Al Feldstein, the man who turned Mad magazine into a must-read for teens of the Baby Boomer generation, has died at his home near Livingston, Montana. He was 88.

Feldstein, who died Tuesday, was editor of Mad for nearly 30 years until the mid-80s, taking the magazine to a mass audience with its blend of political and cultural satire tuned to adolescent sensibilities.

Among other things, he turned the freckle-faced, gap-toothed and jug-eared Alfred E. Neuman character, with the "What, Me Worry?" catchphrase, into a staple of the magazine.

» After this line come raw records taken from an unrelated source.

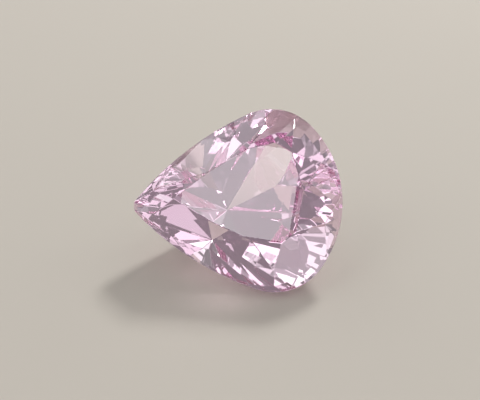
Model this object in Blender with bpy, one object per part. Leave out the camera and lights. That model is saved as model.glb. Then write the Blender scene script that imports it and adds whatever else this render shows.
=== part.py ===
# A cut kunzite: one loose pear-shaped stone, lying on a facet of its pavilion
# It is ground from a block, plane by plane, in the order in which a cutter works:
# outline, table, crown mains, stars, upper girdle facets, pavilion steps, pavilion mains

import math

import bmesh
import bpy
from mathutils import Matrix, Vector

# Driving sizes, in millimetres and degrees, with the table up and the tip towards -X
HEAD_RADIUS = 13.3
HEAD_CENTRE_X = -1.1
SHOULDER_STARTS = 40.0
SHOULDER_RADIUS = 6.55
WING_STARTS = 111.7
WING_RADIUS = 36.0
TIP_RADIUS = 1.3
GIRDLE_THICKNESS = 0.8
CROWN_HEIGHT = 3.4
STAR_DEPTH = 0.5
CULET_X = -1.7

# Pavilion steps below the girdle: (share of the outline where the step starts, its angle)
PAVILION_STEPS = ((1.0, 55.0), (0.92, 52.0), (0.83, 49.5))
STEP_SPACES = 21
MAINS_START = 0.73
MAINS_ANGLE = 46.5

# Azimuths of the pavilion's mains on one side, from the tip to the head
REST_AZIMUTH = 96.0
MAIN_AZIMUTHS = (180.0, 138.0, REST_AZIMUTH, 40.0, 0.0)

# Corners of the table on one side of the long axis, from the tip to the head
TABLE_CORNERS = ((-7.15, 0.0), (-2.95, 2.9), (1.5, 5.3), (4.85, 5.8), (6.6, 4.6), (7.65, 0.0))

# Upper girdle facets in each gap between crown mains, from the tip to the head
BREAKS = (4, 3, 2, 3, 3)

# The girdle is ground with this many small flats, so that its outline looks round
GIRDLE_FLATS = 120
BLOCK_SIZE = 60.0

# A corner this near a cut lies on it, and corners this near each other are one
CUT_TOLERANCE = 0.002
MERGE_DISTANCE = 0.008

OUTLINE_SAMPLES = 400
TINY = 1e-6
MM = 0.001

NAME = "kunzite"


def compass(azimuth):
    """Level unit vector at an azimuth in degrees."""
    angle = math.radians(azimuth)
    return Vector((math.cos(angle), math.sin(angle), 0.0))


def outline_arcs():
    """The pear as tangent arcs: (azimuth where the arc ends, centre, radius)."""
    head = Vector((HEAD_CENTRE_X, 0.0, 0.0))
    shoulder = head + (HEAD_RADIUS - SHOULDER_RADIUS) * compass(SHOULDER_STARTS)
    wing = shoulder + (SHOULDER_RADIUS - WING_RADIUS) * compass(WING_STARTS)
    # The wing ends where the small tip arc, centred on the long axis, takes over
    tip_starts = 180.0 - math.degrees(math.asin(-wing.y / (WING_RADIUS - TIP_RADIUS)))
    tip = wing + (WING_RADIUS - TIP_RADIUS) * compass(tip_starts)
    return (
        (SHOULDER_STARTS, head, HEAD_RADIUS),
        (WING_STARTS, shoulder, SHOULDER_RADIUS),
        (tip_starts, wing, WING_RADIUS),
        (180.0, tip, TIP_RADIUS),
    )


def girdle_point(azimuth, height=0.0):
    """Point of the pear outline whose outward direction is the azimuth."""
    side = math.copysign(1.0, azimuth)
    for arc_end, centre, radius in outline_arcs():
        if abs(azimuth) <= arc_end + TINY:
            break
    point = centre + radius * compass(abs(azimuth))
    return Vector((point.x, side * point.y, height))


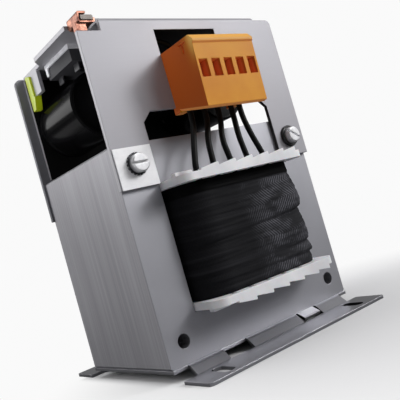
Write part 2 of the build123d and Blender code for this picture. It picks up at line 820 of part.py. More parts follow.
with BuildPart() as insulating_clip:
    with BuildSketch(Plane.YZ.offset(clip_left_x)):
        with BuildLine():
            Polyline(
                (clip_rear_y, clip_foot_low),
                (clip_rear_y, chassis_top - clip_top_drop),
                (clip_rear_y - clip_width, chassis_top - clip_top_drop - clip_top_fall),
                (clip_rear_y - clip_width, ear_bottom),
                (clip_rear_y - clip_foot_width - clip_foot_flare, ear_bottom),
                (clip_rear_y - clip_foot_width, clip_foot_low),
                close=True,
            )
        outline = make_face()
        fillet(outline.vertices(), clip_corner_r)
    extrude(amount=clip_thick)
    # The foot turns in under the ear
    with BuildSketch(Plane.YZ.offset(clip_left_x + clip_thick)):
        with BuildLine():
            Polyline(
                (clip_rear_y, clip_foot_low),
                (clip_rear_y, ear_bottom),
                (clip_rear_y - clip_foot_width - clip_foot_flare, ear_bottom),
                (clip_rear_y - clip_foot_width, clip_foot_low),
                close=True,
            )
        foot_outline = make_face()
        fillet(foot_outline.vertices().group_by(Axis.Y)[0], clip_corner_r)
    extrude(amount=clip_foot_thick - clip_thick)
save(insulating_clip, "insulating_clip")
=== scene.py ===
import logging
import math
from dataclasses import dataclass
from enum import Enum
from functools import cached_property
from typing import Any, Optional, Union

import bmesh
import bpy
from mathutils import Matrix, Vector, noise


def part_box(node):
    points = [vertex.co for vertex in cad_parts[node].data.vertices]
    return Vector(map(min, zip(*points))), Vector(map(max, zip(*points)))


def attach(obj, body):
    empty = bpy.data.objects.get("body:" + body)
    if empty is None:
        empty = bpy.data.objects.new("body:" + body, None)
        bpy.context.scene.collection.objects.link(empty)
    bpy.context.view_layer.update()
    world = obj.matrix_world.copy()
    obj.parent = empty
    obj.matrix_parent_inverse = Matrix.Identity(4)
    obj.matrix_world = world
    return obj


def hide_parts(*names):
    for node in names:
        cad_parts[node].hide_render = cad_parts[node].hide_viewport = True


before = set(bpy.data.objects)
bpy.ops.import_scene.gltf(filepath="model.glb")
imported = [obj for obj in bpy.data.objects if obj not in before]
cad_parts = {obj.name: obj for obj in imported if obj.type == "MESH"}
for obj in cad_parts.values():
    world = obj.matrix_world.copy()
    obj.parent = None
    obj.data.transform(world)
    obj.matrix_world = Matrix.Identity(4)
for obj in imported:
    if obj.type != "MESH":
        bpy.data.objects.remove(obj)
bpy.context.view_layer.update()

MM = 0.001
LOG = logging.getLogger("transformer")

Colour = tuple[float, float, float]
Place = tuple[float, float, float]
Span = tuple[float, float]
Operand = Union["Signal", float]

# How far a face's normal runs along an axis for the face to count as looking that way
SQUARE: Span = (0.85, 0.95)

# The colour sockets of a Mix node, which come after those for numbers and vectors
MIX_SHARE, MIX_FIRST, MIX_SECOND, MIX_RESULT = 0, 6, 7, 2


def srgb(red: int, green: int, blue: int) -> Colour:
    """Turn an 8-bit display colour into scene-linear values.

    Args:
        red: Red, 0 to 255.
        green: Green, 0 to 255.
        blue: Blue, 0 to 255.

    Returns:
        The three linear values, 0 to 1.
    """
    def linear(level: int) -> float:
        """Undo the display curve for one channel."""
        share = level / 255
        return share / 12.92 if share <= 0.04045 else ((share + 0.055) / 1.055) ** 2.4
    return linear(red), linear(green), linear(blue)


def scaled(colour: Colour, share: float) -> Colour:
    """The same colour, darker (share below 1) or lighter (above 1)."""
    return colour[0] * share, colour[1] * share, colour[2] * share


def beyond(base: float, span: Span) -> Span:
    """Both ends of a span, measured from a base."""
    return base + span[0], base + span[1]


def ramp(value: float, low: float, high: float) -> float:
    """Rise straight from 0 at low to 1 at high, and hold outside them."""
    return max(0.0, min(1.0, (value - low) / (high - low)))


# ------------------------------------------------------------------ shader maths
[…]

The Associated Press writes:

"Neuman's character was used to skewer any and all, from Santa Claus to Darth Vader, and more recently in editorial cartoonists' parodies of President George W. Bush, notably a cover image The Nation that ran soon after Bush's election in 2000 and was captioned 'Worry.'

"Feldstein also helped assemble "a team of artists and writers, including Dave Berg, Don Martin and Frank Jacobs, who turned out such enduring features as 'Spy vs. Spy' and 'Snappy Answers to Stupid Questions.' Fans of the magazine ranged from the poet-musician Patti Smith and activist Tom Hayden to movie critic Roger Ebert, who said Mad helped inspire him to write about film."